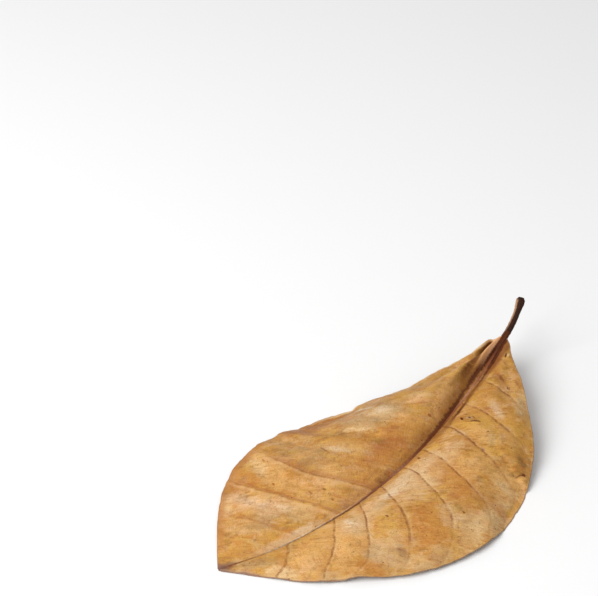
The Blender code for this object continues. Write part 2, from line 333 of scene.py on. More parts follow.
# The dip beside the midrib and the wall beyond it
def ribRelief(station, out, gap, side):
    ribEdge = smoothCurve(midrib["halfWidth"], station)
    deep = rising(station, 0.0, 0.05) * (0.35 + 0.65 * falling(station, 0.75, 0.5))
    deep = deep * falling(station, 0.97, 0.1)
    gutter = fineForm["gutter"][side] * bell(gap - ribEdge, fineForm["gutterWidth"]) * deep
    wall = rising(gap, fineForm["wallFrom"], fineForm["wallWidth"]) * falling(out, 1.0, 0.5)
    wall = fineForm["wall"][side] * wall * rising(station, 0.0, 0.08) * falling(station, 0.44, 0.2)
    return wall - gutter


# The sharp ridge and the hollow by the stalk; the gap from the midrib is in millimetres
def foldRelief(station, out, gap):
    ridge = bell(gap - smoothCurve(fineForm["foldRidgeAt"], station), fineForm["foldRidgeWidth"])
    ridge = ridge * falling(station, 0.16, 0.10)
    width, gain = fineForm["foldValleyWidth"]
    hollow = bell(gap - smoothCurve(fineForm["foldValleyAt"], station), width + gain * station)
    hollow = hollow * falling(station, 0.26, 0.14) * falling(out, 1.0, 0.12)
    start = rising(station, 0.004, 0.03)
    return (fineForm["foldRidge"] * ridge - fineForm["foldValley"] * hollow) * start


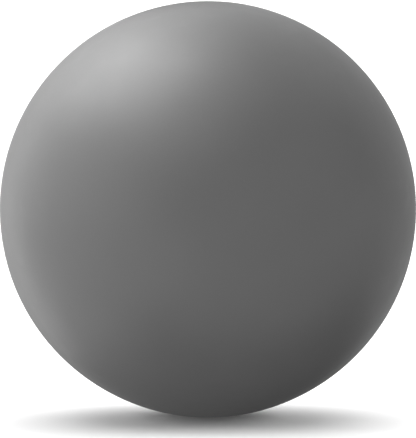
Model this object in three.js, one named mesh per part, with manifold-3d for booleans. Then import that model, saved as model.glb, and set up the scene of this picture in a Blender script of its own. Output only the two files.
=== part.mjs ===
// An inflated exercise ball: a one-piece soft skin, the valve sleeve bonded into it and the ribbed plug
// that stops the valve. Millimetres, +Z up. The origin is on the floor, under the ball's centre, in the
// middle of the flat that the ball stands on. The valve's axis runs through the ball's centre along +Y.
import * as THREE from "three";
import { mergeVertices } from "three/addons/utils/BufferGeometryUtils.js";
import Module from "manifold-3d";

// The ball. Its wall is measured as inflated, and its own weight presses a small flat under it.
const BALL_RADIUS = 325;
const WALL = 0.9;
const FOOT_RADIUS = 35;
const FOOT_SHOULDER = 12;

// The plug: a thin round head, a ribbed stem and the core that is moulded up into the stem.
const HEAD_RADIUS = 8;
const HEAD_THICKNESS = 2;
const HEAD_EDGE = 0.5;
const HEAD_BELOW_SURFACE = 0.5;
const HEAD_CROWN = 0.2;
const SHANK_UNDER_RIBS = 0.7;
const PLAIN_SHANK = 5;
const RIB_PITCH = 2.6;
const RIB_STEP = 0.4;
const TIP_TAPER = 0.8;
const TIP_LENGTH = 3;
const STEM_PAST_NECK = 2;
const CORE_WALL = 1.9;
const CORE_ROOF = 8.8;

// The valve sleeve: a collar through the skin, a flange under it and a neck that reaches inwards. The
// seat for the plug's head opens outwards, so that a nail or a puller gets under the head.
const BORE_RADIUS = 4.5;
const NECK_WALL = 3;
const NECK_LENGTH = 18;
const NECK_EDGE = 0.8;
const SEAT_FLARE = 2;
const SEAT_FLARE_DEPTH = 1.2;
const COLLAR_RIM = 2.6;
const FLANGE_WIDTH = 6;
const FLANGE_THICKNESS = 1.6;

// The skin is thicker around the valve: its boss reaches past the flange, then fades to the wall.
const BOSS_WALL = 2.4;
const BOSS_PAST_FLANGE = 3;
const BOSS_FADE = 8;

// Clearances between separate pieces.
const SKIN_TO_SLEEVE = 0.3;
const HEAD_TO_SEAT = 0.4;
const HEAD_TO_FLOOR = 0.3;
const RIB_TO_BORE = 0.3;

// The ball's facets are trimmed this far above the foot's flat, so that only the flat touches the floor.
const FOOT_TRIM = 0.1;

// Segments around the ball, a multiple of 4 so that vertices lie on its sides and top, and around
// the small round shapes.
const BALL_SEGMENTS = 60;
const SMALL_SEGMENTS = 40;

const wasm = await Module();
wasm.setup();

const footHeight = Math.sqrt(BALL_RADIUS ** 2 - FOOT_RADIUS ** 2);
const facetDepth = 2 * BALL_RADIUS * (1 - Math.cos(Math.PI / BALL_SEGMENTS));
const headTop = BALL_RADIUS - HEAD_BELOW_SURFACE;
const headUnderside = headTop - HEAD_THICKNESS;
const seatFloor = headUnderside - HEAD_TO_FLOOR;
const seatRadius = HEAD_RADIUS + HEAD_TO_SEAT;
const seatMouthRadius = seatRadius + SEAT_FLARE;
const collarRadius = seatMouthRadius + COLLAR_RIM;
const flangeRadius = collarRadius + FLANGE_WIDTH;
const flangeTop = BALL_RADIUS - BOSS_WALL - SKIN_TO_SLEEVE;
const flangeBottom = flangeTop - FLANGE_THICKNESS;
const bossRadius = flangeRadius + BOSS_PAST_FLANGE;
const neckRadius = BORE_RADIUS + NECK_WALL;
const neckEnd = flangeBottom - NECK_LENGTH;
const stemEnd = neckEnd - STEM_PAST_NECK;
const ribRadius = BORE_RADIUS - RIB_TO_BORE;
const shankRadius = ribRadius - SHANK_UNDER_RIBS;
const tipRadius = shankRadius - TIP_TAPER;
const coreRadius = shankRadius - CORE_WALL;
const coreEnd = headUnderside - CORE_ROOF;

// Height of a sphere about the ball's centre along any axis through it, at a distance from that axis.
function sphereHeight(sphereRadius, axisDistance) {
  return Math.sqrt(sphereRadius ** 2 - axisDistance ** 2);
}

// A profile of [distance from the axis, height along it], revolved about the Y axis.
function revolved(profile, segments) {
  const points = profile.map(([distance, height]) => new THREE.Vector2(distance, height));
  return new THREE.LatheGeometry(points, segments);
}

function toSolid(geometry) {
  const bare = geometry.clone();
  bare.deleteAttribute("normal");
  bare.deleteAttribute("uv");
  const merged = mergeVertices(bare);
  const mesh = new wasm.Mesh({
    numProp: 3,
    vertProperties: merged.attributes.position.array,
    triVerts: new Uint32Array(merged.index.array),
  });
  return new wasm.Manifold(mesh);
}

function toGeometry(solid) {
  const { vertProperties, triVerts } = solid.getMesh();
  const geometry = new THREE.BufferGeometry();
  geometry.setAttribute("position", new THREE.BufferAttribute(vertProperties, 3));
  geometry.setIndex(new THREE.BufferAttribute(triVerts, 1));
  geometry.computeVertexNormals();
  return geometry;
}

// Angles from the valve's axis at which both faces of the skin have a ring of vertices: one inside the
// hole for the collar, the boss's two edges, then even steps to the far pole, with one on the equator.
function skinAngles() {
  const step = (2 * Math.PI) / BALL_SEGMENTS;
  const holeRing = Math.asin(seatMouthRadius / BALL_RADIUS);
  const bossEdge = Math.asin(bossRadius / BALL_RADIUS);
  const bossEnd = Math.asin((bossRadius + BOSS_FADE) / BALL_RADIUS);
  const angles = [holeRing, bossEdge, bossEnd];
  for (let ring = 1; ring < BALL_SEGMENTS / 2; ring += 1) {
    if (ring * step > bossEnd + step / 2) {
      angles.push(ring * step);
    }
  }
  return angles;
}

// The round flat that the ball stands on, with the shoulder around it: a disc that follows the sphere
// past the flat's edge and then runs in under the ball's facets.
function footSolid(inset) {
  const sphereRadius = BALL_RADIUS - inset;
  const flatDepth = footHeight - inset;
  const flatRadius = Math.sqrt(sphereRadius ** 2 - flatDepth ** 2);
  const shoulderRadius = flatRadius + FOOT_SHOULDER;
  const innerRadius = shoulderRadius + FOOT_SHOULDER;
  const innerDepth = sphereHeight(sphereRadius, innerRadius) - facetDepth;
  const disc = revolved(
    [
      [0, innerDepth],
      [innerRadius, innerDepth],
      [shoulderRadius, sphereHeight(sphereRadius, shoulderRadius)],
      [flatRadius, flatDepth],
      [0, flatDepth],
    ],
    SMALL_SEGMENTS,
  );
  disc.rotateX(-Math.PI / 2);
  return toSolid(disc);
}

// The ball filled in to a depth under its surface, given as one inset at the valve and one elsewhere.
function ballSolid(bossInset, inset) {
  const rings = skinAngles().map((angle) => {
    const radius = BALL_RADIUS - insetAt(angle, bossInset, inset);
    return [radius * Math.sin(angle), radius * Math.cos(angle)];
  });
  const valvePole = [0, BALL_RADIUS - bossInset];
  const farPole = [0, inset - BALL_RADIUS];
  const sphere = toSolid(revolved([farPole, ...rings.reverse(), valvePole], BALL_SEGMENTS));
  const foot = footSolid(inset);
  const below = new THREE.BoxGeometry(2 * BALL_RADIUS, 2 * BALL_RADIUS, BALL_RADIUS);
  below.translate(0, 0, inset - footHeight + FOOT_TRIM - BALL_RADIUS / 2);
  return sphere.subtract(toSolid(below)).add(foot);
}

// The boss's inset out to its edge, then an even change to the inset of the rest of the ball.
function insetAt(angle, bossInset, inset) {
  const axisDistance = angle < Math.PI / 2 ? BALL_RADIUS * Math.sin(angle) : BALL_RADIUS;
  const fade = THREE.MathUtils.clamp((axisDistance - bossRadius) / BOSS_FADE, 0, 1);
  return THREE.MathUtils.lerp(bossInset, inset, fade);
}

function skinGeometry() {
  const holeRadius = collarRadius + SKIN_TO_SLEEVE;
  const hole = new THREE.CylinderGeometry(holeRadius, holeRadius, BALL_RADIUS, SMALL_SEGMENTS);
  hole.translate(0, BALL_RADIUS, 0);
  const shell = ballSolid(0, 0).subtract(ballSolid(BOSS_WALL, WALL));
  return toGeometry(shell.subtract(toSolid(hole)));
}

function sleeveGeometry() {
  const profile = [
    [BORE_RADIUS, neckEnd],
    [neckRadius - NECK_EDGE, neckEnd],
    [neckRadius, neckEnd + NECK_EDGE],
    [neckRadius, sphereHeight(flangeBottom, neckRadius)],
    [flangeRadius, sphereHeight(flangeBottom, flangeRadius)],
    [flangeRadius, sphereHeight(flangeTop, flangeRadius)],
    [collarRadius, sphereHeight(flangeTop, collarRadius)],
    [collarRadius, sphereHeight(BALL_RADIUS, collarRadius)],
    [seatMouthRadius, sphereHeight(BALL_RADIUS, seatMouthRadius)],
    [seatRadius, BALL_RADIUS - SEAT_FLARE_DEPTH],
    [seatRadius, seatFloor],
    [BORE_RADIUS, seatFloor],
    [BORE_RADIUS, neckEnd],
  ];
  return revolved(profile, SMALL_SEGMENTS);
}

// The ribs' outline from the tip to the plain shank under the head: each rib slopes out towards the
// head, then steps back to the shank, so that it goes in easily and holds against the air.
function ribProfile() {
  const firstRib = stemEnd + TIP_LENGTH;
  const ribCount = Math.floor((headUnderside - PLAIN_SHANK - firstRib) / RIB_PITCH);
  const outline = [[shankRadius, firstRib]];
  for (let rib = 1; rib <= ribCount; rib += 1) {
    const end = firstRib + rib * RIB_PITCH;
    outline.push([ribRadius, end - 2 * RIB_STEP]);
    outline.push([ribRadius, end - RIB_STEP]);
    outline.push([shankRadius, end]);
  }
  return outline;
}

function plugGeometry() {
  const profile = [
    [0, coreEnd],
    [coreRadius, coreEnd],
    [coreRadius, stemEnd],
    [tipRadius, stemEnd],
    ...ribProfile(),
    [shankRadius, headUnderside],
    [HEAD_RADIUS - HEAD_EDGE, headUnderside],
    [HEAD_RADIUS, headUnderside + HEAD_EDGE],
    [HEAD_RADIUS, headTop - HEAD_CROWN - HEAD_EDGE],
    [HEAD_RADIUS - HEAD_EDGE, headTop - HEAD_CROWN],
    [HEAD_RADIUS / 2, headTop],
    [0, headTop],
  ];
  return revolved(profile, SMALL_SEGMENTS);
}

function piece(name, geometry, material) {
  const mesh = new THREE.Mesh(geometry, material);
  mesh.name = name;
  return mesh;
}

const skinVinyl = new THREE.MeshStandardMaterial({ color: 0x616161, roughness: 0.46, metalness: 0 });
const sleeveVinyl = new THREE.MeshStandardMaterial({ color: 0x525252, roughness: 0.45, metalness: 0 });
const plugPlastic = new THREE.MeshStandardMaterial({ color: 0xe4e4e0, roughness: 0.4, metalness: 0 });

const ball = new THREE.Group();
ball.add(piece("ball_skin", skinGeometry(), skinVinyl));
ball.add(piece("valve_sleeve", sleeveGeometry(), sleeveVinyl));
ball.add(piece("valve_plug", plugGeometry(), plugPlastic));
ball.position.z = footHeight;

export default ball;
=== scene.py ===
import math

import bmesh
import bpy
from mathutils import Matrix, Vector, noise


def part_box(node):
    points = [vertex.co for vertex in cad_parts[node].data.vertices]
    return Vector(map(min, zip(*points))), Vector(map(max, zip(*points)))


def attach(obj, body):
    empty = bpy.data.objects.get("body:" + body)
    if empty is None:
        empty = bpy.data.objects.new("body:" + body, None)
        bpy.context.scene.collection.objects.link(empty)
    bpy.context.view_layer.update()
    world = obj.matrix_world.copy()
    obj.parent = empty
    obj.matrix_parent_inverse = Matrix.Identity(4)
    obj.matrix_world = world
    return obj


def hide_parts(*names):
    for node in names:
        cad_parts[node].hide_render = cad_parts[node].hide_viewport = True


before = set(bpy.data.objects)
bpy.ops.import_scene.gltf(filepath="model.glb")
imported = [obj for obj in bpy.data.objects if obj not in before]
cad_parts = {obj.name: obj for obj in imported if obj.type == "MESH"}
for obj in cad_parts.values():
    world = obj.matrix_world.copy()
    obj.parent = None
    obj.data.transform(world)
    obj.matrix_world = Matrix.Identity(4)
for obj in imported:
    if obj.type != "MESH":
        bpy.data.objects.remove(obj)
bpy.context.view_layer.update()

# The looks of an exercise ball: its satin vinyl skin, the valve's sleeve and the ribbed plug. Lengths
# are in metres in the CAD frame: +Z up, the floor at z = 0, and the valve's axis along +Y through the
# ball's centre.
MM = 0.001

# Taken from the frame.
skin_low, skin_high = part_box("ball_skin")
sleeve_low, sleeve_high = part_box("valve_sleeve")
plug_low, plug_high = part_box("valve_plug")
BALL_RADIUS = (skin_high.x - skin_low.x) / 2
CENTRE = Vector((0, 0, skin_high.z - BALL_RADIUS))
FLANGE_RADIUS = (sleeve_high.x - sleeve_low.x) / 2
NECK_END = sleeve_low.y
HEAD_RADIUS = (plug_high.x - plug_low.x) / 2
HEAD_TOP = plug_high.y
STEM_END = plug_low.y

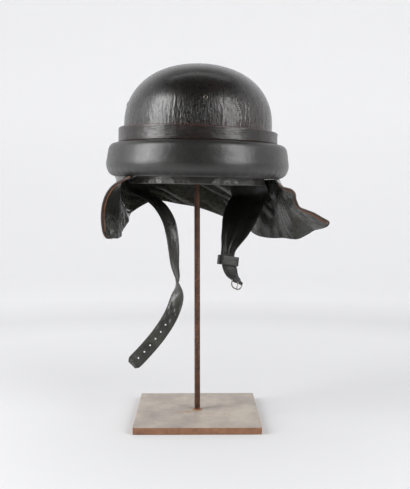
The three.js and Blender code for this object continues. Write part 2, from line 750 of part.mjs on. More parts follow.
const helmet = new THREE.Group();
helmet.position.z = rimHeight;
helmet.rotation.order = 'YZX';
helmet.rotation.z = THREE.MathUtils.degToRad(helmetTurn);
helmet.rotation.y = THREE.MathUtils.degToRad(helmetLean);
helmet.add(
  piece('crown', piercedCrown(), crownLeather),
  piece('crown_band', bandGeometry(), crownLeather),
  piece('brim_roll', rollGeometry(), rollLeather),
  piece('headband', headbandGeometry(), strapLeather),
  piece('neck_curtain', curtainGeometry(), flapLeather),
  piece('edge_piping_left', pipingGeometry(0, 0.05), pipingLeather),
  piece('edge_piping_right', pipingGeometry(1, 0.05), pipingLeather),
  piece('chin_strap_long', longStrapGeometry(), strapLeather),
  piece('chin_strap_short', shortStrapGeometry(), strapLeather),
  piece('strap_keeper', keeperGeometry(), strapLeather),
  piece('stand_cap', capGeometry(), rustySteel),
  buckle,
);
for (const { name, angle } of eyelets) {
  const eyelet = piece(name, eyeletGeometry(), brightSteel);
  eyeletPlace(angle).decompose(eyelet.position, eyelet.quaternion, eyelet.scale);
  helmet.add(eyelet);
}

const group = new THREE.Group();
group.add(
  piece('stand_base', plateGeometry(), rustySteel),
  piece('stand_rod', rodGeometry(), rustySteel),
  helmet,
);

export default group;
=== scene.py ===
"""Looks of a leather flying helmet on its plain steel stand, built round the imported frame.

Each new piece is a grid of points worked out with numpy, in the helmet's own millimetres
(X to the wearer's left, front at -Y, zero height at the rim), and then put on its stand.
Angles round the head are in degrees from the front towards +X.
"""

import math

import bmesh
import bpy
import numpy as np
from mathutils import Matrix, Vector


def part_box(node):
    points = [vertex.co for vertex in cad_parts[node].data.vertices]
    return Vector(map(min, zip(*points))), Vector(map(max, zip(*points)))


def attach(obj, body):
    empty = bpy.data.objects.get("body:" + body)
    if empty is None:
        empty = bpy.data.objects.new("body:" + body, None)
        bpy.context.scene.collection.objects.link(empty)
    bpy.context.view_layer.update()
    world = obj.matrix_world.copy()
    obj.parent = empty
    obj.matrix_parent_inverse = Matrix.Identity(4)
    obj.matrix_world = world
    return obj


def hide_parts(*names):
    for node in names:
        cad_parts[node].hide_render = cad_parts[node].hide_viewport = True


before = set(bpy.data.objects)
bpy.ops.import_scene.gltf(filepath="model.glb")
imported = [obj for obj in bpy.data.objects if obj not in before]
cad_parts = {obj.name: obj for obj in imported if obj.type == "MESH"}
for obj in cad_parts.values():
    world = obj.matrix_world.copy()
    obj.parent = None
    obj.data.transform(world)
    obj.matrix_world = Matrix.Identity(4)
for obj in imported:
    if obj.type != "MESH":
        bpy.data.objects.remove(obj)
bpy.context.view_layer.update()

HELMET = "helmet_and_stand"

# The driving sizes of the frame, in millimetres and degrees.
RIM_HEIGHT, HELMET_TURN, HELMET_LEAN = 356.0, 4.5, 1.0
CLEARANCE = 0.3
HALF_WIDTH, HALF_LENGTH, CROWN_HEIGHT, SIDE_HEIGHT = 107.0, 124.0, 162.5, 75.0
CROWN_WALL, ROUNDNESS = 9.0, 2.2
ROLL_WIDTH, ROLL_HEIGHT = 25.5, 48.0
BAND_HEIGHT, BAND_THICKNESS, BAND_SLOPE = 19.0, 8.2, 2.4
HEADBAND_THICKNESS, HEADBAND_RISE, HEADBAND_DROP = 2.2, 20.0, 10.0
CURTAIN_INSET, CURTAIN_DROP, CURTAIN_WALL, PIPING = 12.0, 90.0, 2.0, 3.0
CURTAIN_LENGTH = 640.0
LONG_STRAP, SHORT_STRAP, STRAP_WIDTH, STRAP_WALL = 340.0, 180.0, 22.0, 2.0
WIRE, BOW_DEPTH, BUCKLE_HANG = 2.0, 10.9, 54.0
KEEPER_LENGTH, KEEPER_WIDTH, KEEPER_FROM_END = 14.0, 29.0, 38.0
HOLES, HOLE_PITCH, FIRST_HOLE, HOLE_RADIUS, SLIT_FROM_END = 6, 12.5, 14.0, 1.2, 262.0
BAR_BORE, SEAM_INSET, EYELET_HEIGHT = 1.35, 2.6, 104.0
# The curtain's round lower corner, and how far its middle lies inside a square one each way.
CORNER_RADIUS, CORNER_CUT = 8.0, 2.34
KEEPER_TILT, KEEPER_TURN, PRONG_LENGTH, PRONG_RADIUS = 20.0, 8.0, 12.4, 0.72
# Mean radii in mm that turn angles round the head into lengths along the leather.
CROWN_GIRTH, BAND_GIRTH, ROLL_GIRTH, HEADBAND_GIRTH = 112.0, 118.0, 130.0, 108.0


# ---------------------------------------------------------------- camera and stage


# The photograph's camera, worked out from the plate's corners, and the paper wall behind the part.
CAMERA_PLACE, CAMERA_TILT, CAMERA_PAN, CAMERA_LENS = (0.0, -1.1389, 0.3443), 4.35, 0.58, 56.93
WALL_AWAY, WALL_BEND, WALL_REACH = 2.5, 0.7, 98.0


def make_camera():
    """Camera of the photograph: 1.14 m in front, level with the rim, tilted 4.35 degrees down."""
    tilt, pan = math.radians(CAMERA_TILT), math.radians(CAMERA_PAN)
    camera = bpy.data.objects.new("camera", bpy.data.cameras.new("camera"))
    bpy.context.scene.collection.objects.link(camera)
    camera.location = CAMERA_PLACE
    forward = Vector((math.sin(pan) * math.cos(tilt), math.cos(pan) * math.cos(tilt), -math.sin(tilt)))
    camera.rotation_euler = forward.to_track_quat("-Z", "Y").to_euler()
    camera.data.lens, camera.data.sensor_width = CAMERA_LENS, 36.0
    bpy.context.scene.camera = camera


make_camera()


# ---------------------------------------------------------------- helpers for shapes


def smooth(value):
    """Eases 0..1 with 3t^2 - 2t^3, clamped outside."""
    t = np.clip(value, 0.0, 1.0)
    return t * t * (3.0 - 2.0 * t)


def hill(value, centre, spread):
    """Bell of height 1: exp of minus the square of the distance over the spread."""
    return np.exp(-(((value - centre) / spread) ** 2))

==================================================

> [Exercise aim] Begin with the first line of the listing and copy exactly through the line that contains "return wall - gutter", please, keeping both ends and leaving out everything after.

> [Task output]
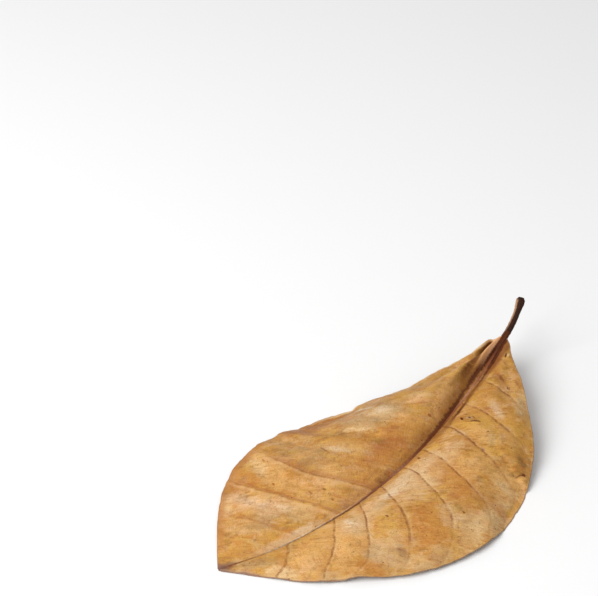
The Blender code for this object continues. Write part 2, from line 333 of scene.py on. More parts follow.
# The dip beside the midrib and the wall beyond it
def ribRelief(station, out, gap, side):
    ribEdge = smoothCurve(midrib["halfWidth"], station)
    deep = rising(station, 0.0, 0.05) * (0.35 + 0.65 * falling(station, 0.75, 0.5))
    deep = deep * falling(station, 0.97, 0.1)
    gutter = fineForm["gutter"][side] * bell(gap - ribEdge, fineForm["gutterWidth"]) * deep
    wall = rising(gap, fineForm["wallFrom"], fineForm["wallWidth"]) * falling(out, 1.0, 0.5)
    wall = fineForm["wall"][side] * wall * rising(station, 0.0, 0.08) * falling(station, 0.44, 0.2)
    return wall - gutter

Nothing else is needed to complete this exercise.